KARANLIK TABLONUN AKTÖRLERİNDEN BİRİ DE İSRAİL
Hakan Fidan “Belli aktörlerin Suriye’deki süreci olumsuza çevirmek için belli eylemleri hayata geçirdiğini görüyoruz” diyerek İsrail’in rolüne dikkati çekti:
“Başta Lazkiye olmak üzere sonra Süveyda’daki hareketlilik, YPG’nin bir türlü sisteme entegre olmamadaki oyun bozanlık rolü gösteriyor ki Suriye’de açılan bu olumlu sayfanın umulan gibi gitmesi bir hayli zor olacak. Burada bir meydan okuma var.
Bu karanlık tablonun aktörlerinden biri de İsrail. Bölgedeki yayılmacı politikaların bir ayağını da İsrail oluşturmakta. Zayıf ve kaotik bir ortam İsrail’in kendi ulusal güvenlik parametreleri için bir öncelik haline gelmiş gibi görünüyor.”
FİDAN KATAR’A GİTTİ
Suriye Dışişleri Bakanı ile görüşmesinin ardından Botsvana Uluslararası İlişkiler Bakanı Phenyo Butale ile bir araya gelen Dışişleri Bakanı Hakan Fidan, “Gazze’de yürütülen ateşkes süreci birinci önceliğimiz. İnsani yardımların Gazze’ye girebilmesi önemli. İki milyon insan açlıkla pençeleşiyor. İsrail, açlığı göstererek sürgün ve tehcire razı etmeye çalışıyor. Uluslararası toplumun bütün hücreleriyle direnmesi gereken bir durum” dedi. Fidan, dün akşam Katar’a gitti. Katar Başbakanı ve Dışişleri Bakanı Muhammed bin Abdurrahman El Sani ile görüşen Fidan’ın iki gün sürecek temaslarında gündem Gazze.

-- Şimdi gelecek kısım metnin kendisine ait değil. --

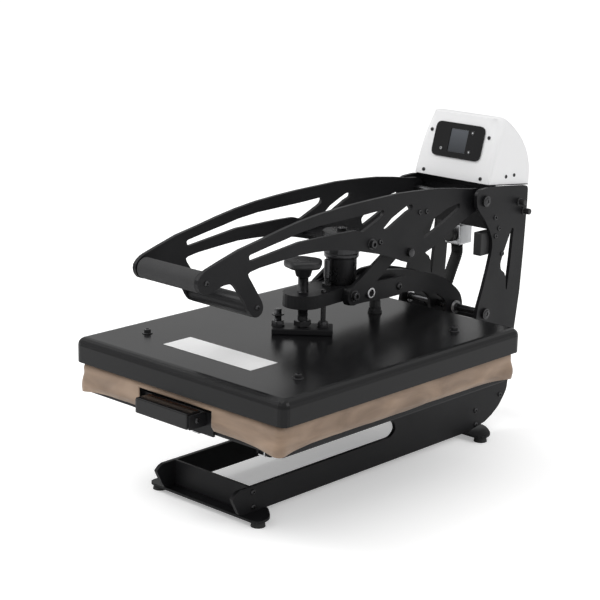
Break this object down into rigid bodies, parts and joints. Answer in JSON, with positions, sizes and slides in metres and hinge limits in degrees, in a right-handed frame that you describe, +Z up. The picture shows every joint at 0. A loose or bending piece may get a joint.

ŞEYBANİ: SURİYE’Yİ BÖLMEK İSTİYORLAR
Suriye Dışişleri Bakanı Şeybani de açıklamasında İsrail’e tepki gösterdi: “Bugün yeni yeni sorunlarla karşı karşıyayız. Bunların başında İsrail’in tehditleri geliyor. Mezhepsel ve ideolojik olarak Suriye’nin bölünmesi istenmektedir. Biz çok büyük hizmetler, projeler başlattık. Suriyelilerin tekrar dönmesi için de zemin hazırlamaya çalışıyoruz. Dün Ürdün’de Sayın Safavi ve Barrack ile bir araya geldik. Süveyda konusunu ele aldık. Süveyda’da olanlar bizim halkımıza karşı oluyor. Suriye’de olup bitenler İsrail tarafından yapılıyor. O bölgede mezhepsel çatışmalar oldu. Biz istiyoruz ki orada bir barış süreci olsun. Süveyde’nin bizim ülkemizde tarihi bir yeri vardır. Dürziler bizim toplumumuzun bir parçasıdır. Onları dışlamak gibi bir niyetimiz yok.
KRİTİK BİR DÖNEM
Suriye’nin bu dönemi çok kritik. Öyle bir kimlik olsun ki Suriyelilerin olsun. Haseke’deki konferansa katılanlar Suriye halkını temsil etmiyor. Çok başarısız bir girişim oldu. Bildiğiniz gibi 10 Mart’ta bir anlaşma oldu. Tüm azınlıkların sorumluluğu Suriye hükümetindedir. Bazı olaylar oluyor, bunları istismar edenler var.”